I'm havingthe same problem using the official neo4j helm chart. No success .. isn't the helm chart tested somehow?
Both cluster discovery type and initial cluster members are both needed in order to start the DB in mode=CORE (causal clustering).
The discovery type tells how to discover the other nodes, the initial discovery members is the address used for that discovery.
See here for an example of configuration from a different repo which uses a variant of this chart: https://github.com/neo-technology/neo4j-google-k8s-marketplace/blob/3.5/chart/templates/core-statefulset.yaml#L39
You'll notice that discovery type is set to DNS, meaning that neo4j expects to find a DNS record with multiple A records. And the initial discovery members is a service address that points to the core stateful set. This service address will resolve to multiple A records, one per pod launched.

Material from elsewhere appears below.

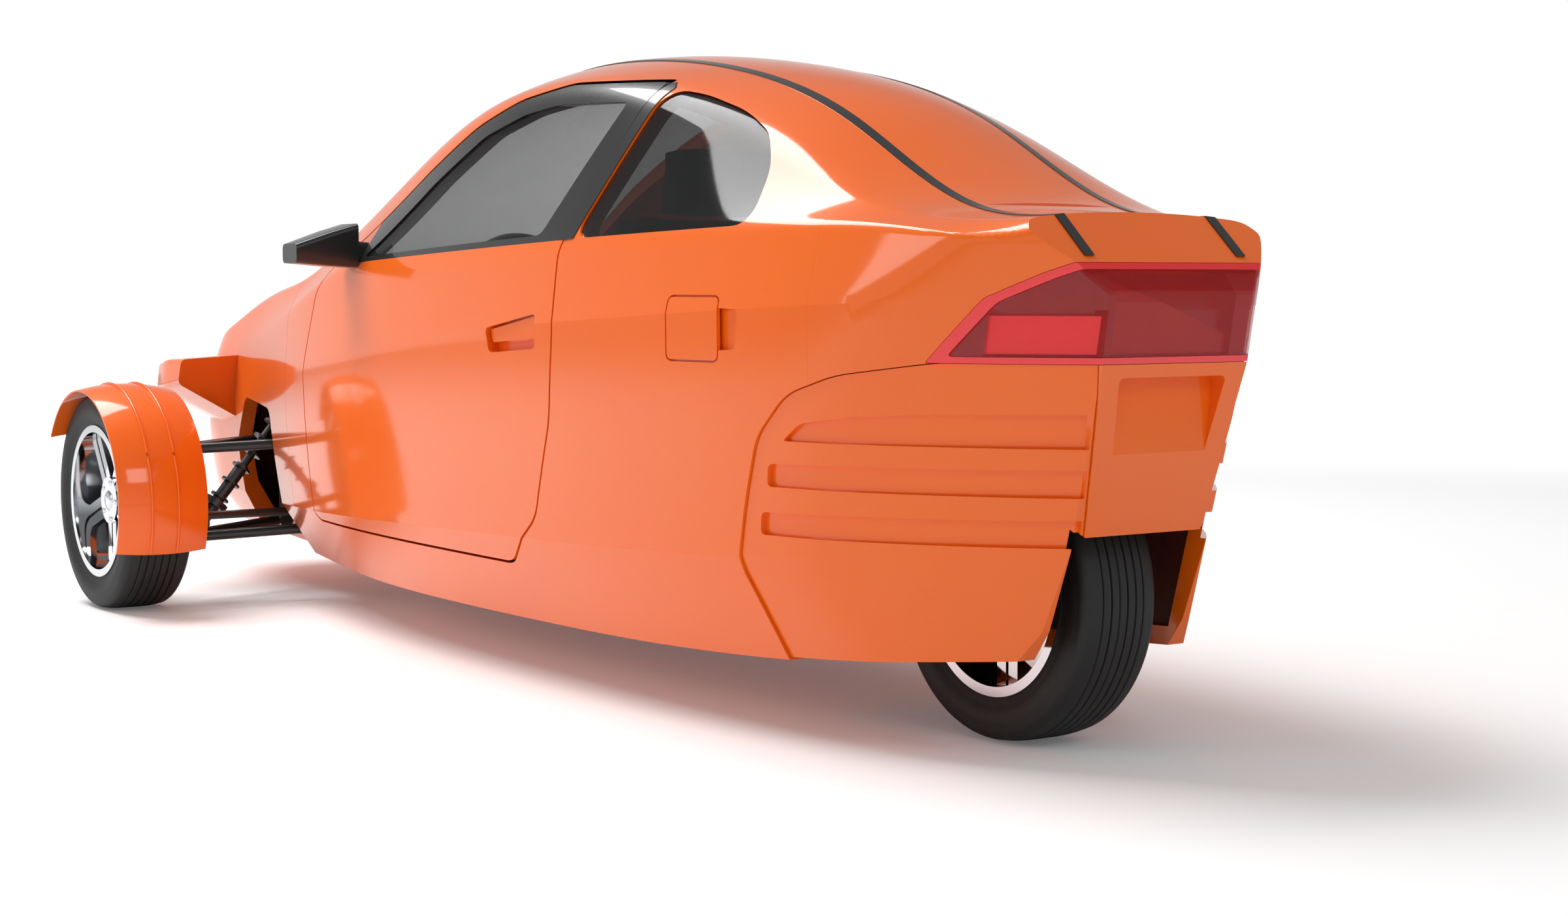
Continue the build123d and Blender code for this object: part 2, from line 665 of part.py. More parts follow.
# Knuckles with kingpins, spindle, steering arm and the struts that carry the fender
fender_radius = 304
fender_thickness = 5
fender_half_width = 118
fender_drop = 16
fender_front_angle = 33
fender_rear_angle = 203
strut_radius = 7
strut_angles = (55, 125)
spindle_reach = 34
for name, side in (("left", 1), ("right", -1)):
    hub = (front_axle_x, side * front_track_half, tyre_radius)
    inner = side * kingpin_y
    strut_y = side * (front_track_half - fender_half_width + strut_radius)
    with BuildPart() as knuckle:
        block((front_axle_x - upright_half_x, inner - upright_half_y, upright_low),
              (front_axle_x + upright_half_x, inner + upright_half_y, upright_high))
        rod((front_axle_x, inner, lower_eye_z - eye_height / 2), (front_axle_x, inner, upper_eye_z + eye_height / 2),
            kingpin_radius)
        rod((front_axle_x, inner, tyre_radius), (front_axle_x, hub[1] + side * spindle_reach, tyre_radius),
            axle_radius)
        block((front_axle_x - rack_back - tie_end_radius, inner - tie_end_radius,
               rack_z + rack_radius + seam),
              (front_axle_x, inner + tie_end_radius, rack_z + rack_radius + seam + arm_plate))
        for angle in strut_angles:
            reach = fender_radius - fender_drop - seam
            foot = (front_axle_x + upright_half_x * cos(radians(angle)), strut_y, tyre_radius + upright_half_x)
            head = (front_axle_x + reach * cos(radians(angle)), strut_y, tyre_radius + reach * sin(radians(angle)))
            rod(foot, head, strut_radius)
    save(knuckle, f"knuckle_{name}")
    with BuildPart() as fender:
        rear_angle = radians(fender_rear_angle)
        with BuildSketch(Plane(origin=hub, x_dir=(0, 1, 0), z_dir=(sin(rear_angle), 0, -cos(rear_angle)))):
            with BuildLine():
                top = fender_radius + fender_thickness
                ThreePointArc((-fender_half_width, fender_radius - fender_drop), (0, fender_radius),
                              (fender_half_width, fender_radius - fender_drop))
                Line((fender_half_width, fender_radius - fender_drop), (fender_half_width, top - fender_drop))
                ThreePointArc((fender_half_width, top - fender_drop), (0, top),
                              (-fender_half_width, top - fender_drop))
                Line((-fender_half_width, top - fender_drop), (-fender_half_width, fender_radius - fender_drop))
            make_face()
        revolve(axis=Axis(hub, (0, 1, 0)), revolution_arc=fender_rear_angle - fender_front_angle)
    save(fender, f"fender_{name}")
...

This repo is unfortunately a bit out of date, but you can find a generic helm chart here: https://github.com/helm/charts/tree/master/stable/neo4j (that has to go through various tests for acceptance) and you can find the google kubernetes marketplace repo here https://github.com/neo-technology/neo4j-google-k8s-marketplace/
windows 10 neo4j-community-5.10.0-windows
start command:neo4j console
Starting Neo4j. Error occurred during initialization of VM Too small maximum heap Neo4j web server failed to start. See log for more info. Run with '--verbose' for a more detailed error message.